La Loi Macron a déjà fait couler beaucoup d’encre au sein de votre profession. Où en est-on aujourd’hui ? La Loi Macron porte sur trois volets : le tarif, la liberté d’installation et l’interprofessionnalité. Seul le premier est entré en vigueur le 1er mai 2016. Pour rappel, il prévoit une baisse homogène des tarifs de 1,4% sur l’ensemble de nos actes et une baisse ciblée de 1,1% sur les actes inférieurs à 9 000€. Dans ce dernier cas, qui touche surtout les offices en secteur rural, le montant de notre émolument ne peut excéder 10% du prix, avec un minimum de 90€. Sachant que ces actes de vente avec des prix inférieurs à 9 000€ nécessitent une vingtaine d’heures de travail en moyenne, ils sont rédigés à perte (même si c’est moins spectaculaire sur la fourchette entre 5 000€ et 9 000€). L’ambiance s’est tendue au sein de votre profession. Le Conseil supérieur du notariat a même fait l’objet d’une motion de défiance de notaires du centre-ouest de la France qui lui reprochent de n’avoir rien fait pour protéger les communes rurales. Quelle réponse leur apportez-vous ?
J’ai assisté le 27 mai dernier à l’assemblée générale du Conseil régional des notaires de la Cour d’appel de Poitiers, justement pour rencontrer ces confrères. Nous avons échangé de manière très directe pendant deux heures et la confiance a été rétablie. Nous avons décidé, en avril, la mise en place, au niveau du Conseil, d’un fonds de compensation. L’idée est de verser une indemnisation aux notaires touchés par une baisse supérieure à 1,1%. Ce fonds sera notamment abondé par les offices impactés en deçà de ce pourcentage. Mais ce système est provisoire. C’est une disposition dans l’attente de la révision de la mesure relative à notre émolument pour les actes inférieurs à 9 000€. Il n’est pas acceptable d’établir un acte de vente pour 90€ ! Que souhaiteriez-vous ? Revenir à une baisse de 2,5% sur l’ensemble de nos actes. Plus juste. Toutes les études seraient impactées de la même façon. Ou alors remonter le minimum de 90€ pour arriver à une rémunération décente.
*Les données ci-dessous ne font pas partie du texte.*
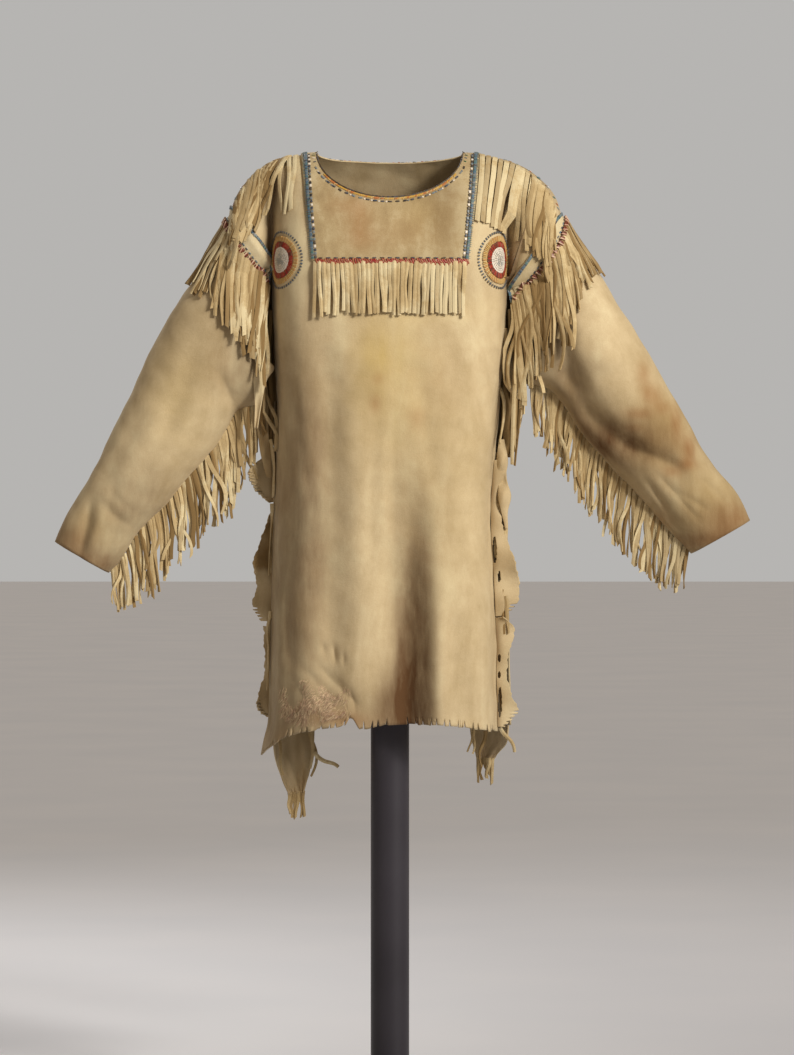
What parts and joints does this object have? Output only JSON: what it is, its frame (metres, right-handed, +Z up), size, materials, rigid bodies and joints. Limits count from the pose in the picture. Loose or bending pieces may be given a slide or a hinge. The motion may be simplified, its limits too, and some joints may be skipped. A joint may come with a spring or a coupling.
{
  "type": "fringed buckskin war shirt on a limbless column stand",
  "caption": "Hollow fringed hide shirt with a square bib, quilled discs and open sides, held out by a smooth shoulder form on a column and a round base.",
  "frame": {"origin": "centre of the round base's flat underside, below the column", "axes": "+Z up along the column, -Y out of the shirt's front, +X towards its right side as seen from the front"},
  "size_m": [1.085, 0.4, 1.5089],
  "materials": {
    "buckskin": "soft brain-tanned buckskin with a suede nap",
    "fringe_hide": "cut strips of the same hide",
    "blue_work": "blue and white stitched work",
    "red_work": "red and orange wrapped work",
    "disc_work": "dyed quillwork laid in rings",
    "form_cover": "plain stretched knit cover",
    "stand_paint": "satin dark grey paint"
  },
  "bodies": {
    "root": {"front_panel": "buckskin", "back_panel": "buckskin", "sleeve_left": "buckskin", "sleeve_right": "buckskin", "bib": "buckskin", "arm_band_left": "buckskin", "arm_band_right": "buckskin", "flap_left_leaf": "buckskin", "flap_left_upper": "buckskin", "flap_left_lower": "buckskin", "flap_right_upper": "buckskin", "flap_right_middle": "buckskin", "flap_right_lower": "buckskin", "leg_tab_left": "buckskin", "leg_tab_right": "buckskin", "bib_fringe": "fringe_hide", "shoulder_fringe_left": "fringe_hide", "shoulder_fringe_right": "fringe_hide", "arm_fringe_left": "fringe_hide", "arm_fringe_right": "fringe_hide", "sleeve_fringe_left": "fringe_hide", "sleeve_fringe_right": "fringe_hide", "bib_band_left": "blue_work", "bib_band_right": "blue_work", "bib_heading": "red_work", "rosette_left": "disc_work", "rosette_right": "disc_work", "stand_form": "form_cover", "stand_column": "stand_paint", "stand_base": "stand_paint"}
  },
  "joints": []
}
Quid de la liberté d’installation ? Nous attendons actuellement la carte qui doit définir les secteurs où l’installation sera libre en France et ceux où elle sera contrôlée. Nous devrions en disposer au début de l’été. Je n’en sais pas plus pour l’instant, mais nous devons absolument maintenir le maillage territorial et l’équilibre économique des offices existants. Dans un univers en profondes mutations (exigences de simplification, transformations dans les manières de consommer, émergences de concurrence…), comment gardez une longueur d’avance ? Notre profession a toujours été en pointe sur le plan technologique. Il y a dix ans, nous avons lancé l’acte authentique électronique. Deux tiers des études le propose et nous avons archivé notre deux millionième acte fin 2015. Nous avons par ailleurs déployé, fin 2015, un nouvel intranet commun à tous les notaires. En octobre 2016, nous allons franchir une nouvelle et importante étape avec le lancement de Notaviz. Cette plateforme disposera d’un volet grand public où les Français pourront trouver les chiffres de l’immobilier, un module de calcul de frais des actes… et d’un volet clients avec un espace de stockage de dossiers personnels, sorte de coffre-fort numérique qui permettra d’archiver des informations confidentielles. Les clients pourront aussi avoir un accès direct à leur dossier en cours. Nous allons également mettre en place, à partir de juin, la visioconférence. Cette évolution très forte permettra de conclure en 2017 des actes à distance, en présence d’un notaire de chaque côté de l’écran. Une grande opération d’équipement est en cours dans nos instances et dans les offices. Nous avons aussi signé un partenariat avec BPI, Banque publique d’investissement, pour travailler avec des start’up sur le développement de nouvelles technologies.
Le rapprochement avec d’autres professionnels du droit et du chiffre pourrait-il être une piste à imaginer pour rester compétitif ? Nous avons, par nature, des professions et des statuts différents. Des obligations différentes aussi. Je crois beaucoup à l’interdisciplinarité. Sur le terrain d’ailleurs, la coopération dans le traitement des dossiers entre notaires, experts-comptables, avocats se déroule plutôt très bien. Mais, pour moi, l’avenir reste à la séparation des métiers pour des raisons d’indépendance, de secret professionnel, de conflit d’intérêt. Les pouvoirs publics n’ont-ils pas tendance à vouloir régir la profession par le prisme du notaire «des villes», si ce n’est du notaire parisien ? Au détriment du notaire “des champs” ? Le rôle du Conseil supérieur est justement de représenter le notariat sous toutes ses facettes. C’est une mission compliquée : les pouvoirs publics n’ont pas toujours conscience de cette diversité alors qu’il faut justement avoir à l’esprit que ce sont les offices les plus fragiles qui contribuent au maillage territorial indispensable pour un service public de proximité, ce qu’attendent les Français.